De inleiding is kort en krachtig. Geen uitvoerige bespiegelende tekst, nee, meteen de feiten: zo besluit sinds 1998 een select gezelschap botanici hoe de planten worden ingedeeld. Dat is de APG, de Angiosperm Phylogeny Group. APG I was de eerste, in 1998. De indeling in dit boek is conform APG IV. Vroeger was er geen DNA-vergelijk mogelijk en werden planten ingedeeld op uiterlijke kenmerken. Tegenwoordig is er DNA-onderzoek dat steeds beter wordt. Dus planten verhuizen soms van familie of geslacht. Kortom, een levendige bedoening 😊
Als je het boek doorneemt ervaar je dat vrijwel alles wat je aan een plant kunt ontdekken, wordt behandeld. Bijvoorbeeld de verschillende soorten wortels: penwortels, knolvormige wortels, wortelknollen, adventief wortels, enzovoorts. Of wat dacht je van de beschrijving van boomschors. Of bladknoppen. Waar eindigt het stengelbeginsel en begint het bladbeginsel?
Voetvormig blad
En dan lees je in een willekeurig tijdschrift dat een plant een voetvormig blad heeft. Vervolgens kijk je naar je eigen voeten en denkt: Huh? Hoe? Groot langwerpig blad met vijf kleine blaadjes eraan? Nee hoor, het staat in dit boek netjes getekend. Net als ‘bladstand tweezijdig tegenoverstaand’ en ‘bladstand tweezijdig afwisselend’. Maar wat is dan het verschil met een even geveerd blad?

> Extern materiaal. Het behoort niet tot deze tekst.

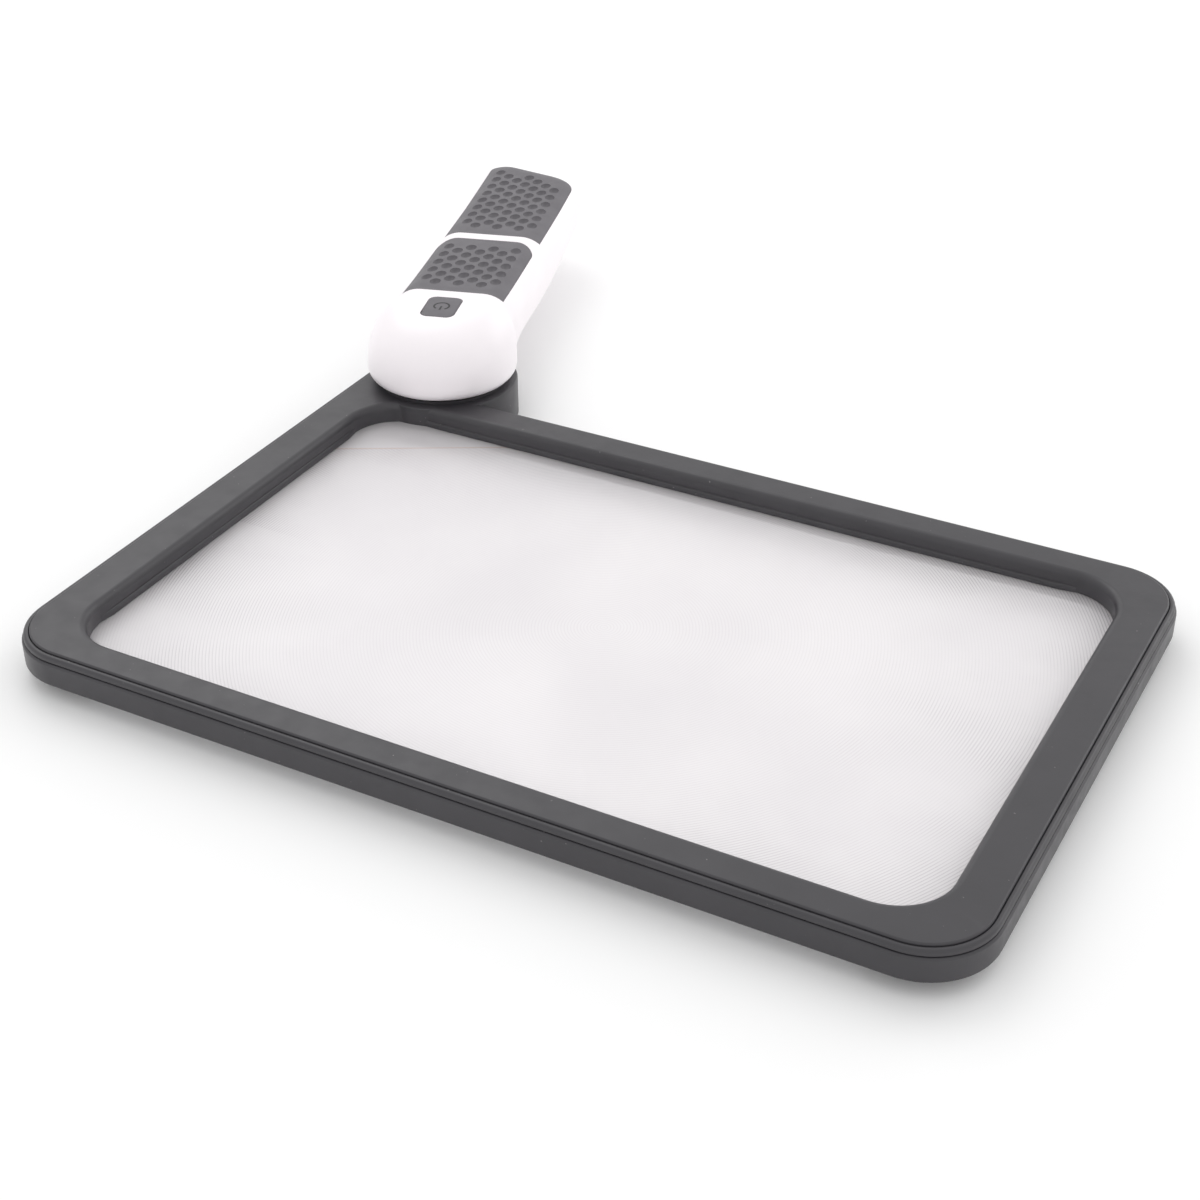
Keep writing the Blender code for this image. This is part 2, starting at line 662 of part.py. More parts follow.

De behandeling van de vaatplanten vormt veruit het grootste deel van het boek. Er is dan ook veel over te zeggen: bloemen, knoppen, steunblaadjes, het meristeem, de vruchten, grassen en sporenplanten. En de varens.
Voor de bryofyten zijn twee bladzijden ingeruimd. Meer is er kennelijk niet over te zeggen. De thallofyten krijgen meer ruimte, maar daar behoren dan ook de paddenstoelen toe. En geen paddenstoel is gelijk. Ook de naamgeving van de hoed verschilt: Is hij genaveld of trechtervormig? Of klokvorming of kegelvormig?

We belanden in het Nawerk. De bijlagen en overzichten. Onlangs beschreven we onder in Plantenlatijn is geen potjeslatijn twee boeken die ons wegwijs maken in de Latijnse benamingen. In Geïllustreerd Botanisch Woordenboek staat achterin een beknopt Latijns overzicht met de Nederlandse vertaling erbij.
Ook erg handig zijn de twee registers: een op Nederlandse naam en de ander op de wetenschappelijke naam.
Honderd bladzijden pure, welkome geïllustreerde informatie. En dat voor een luttel bedrag.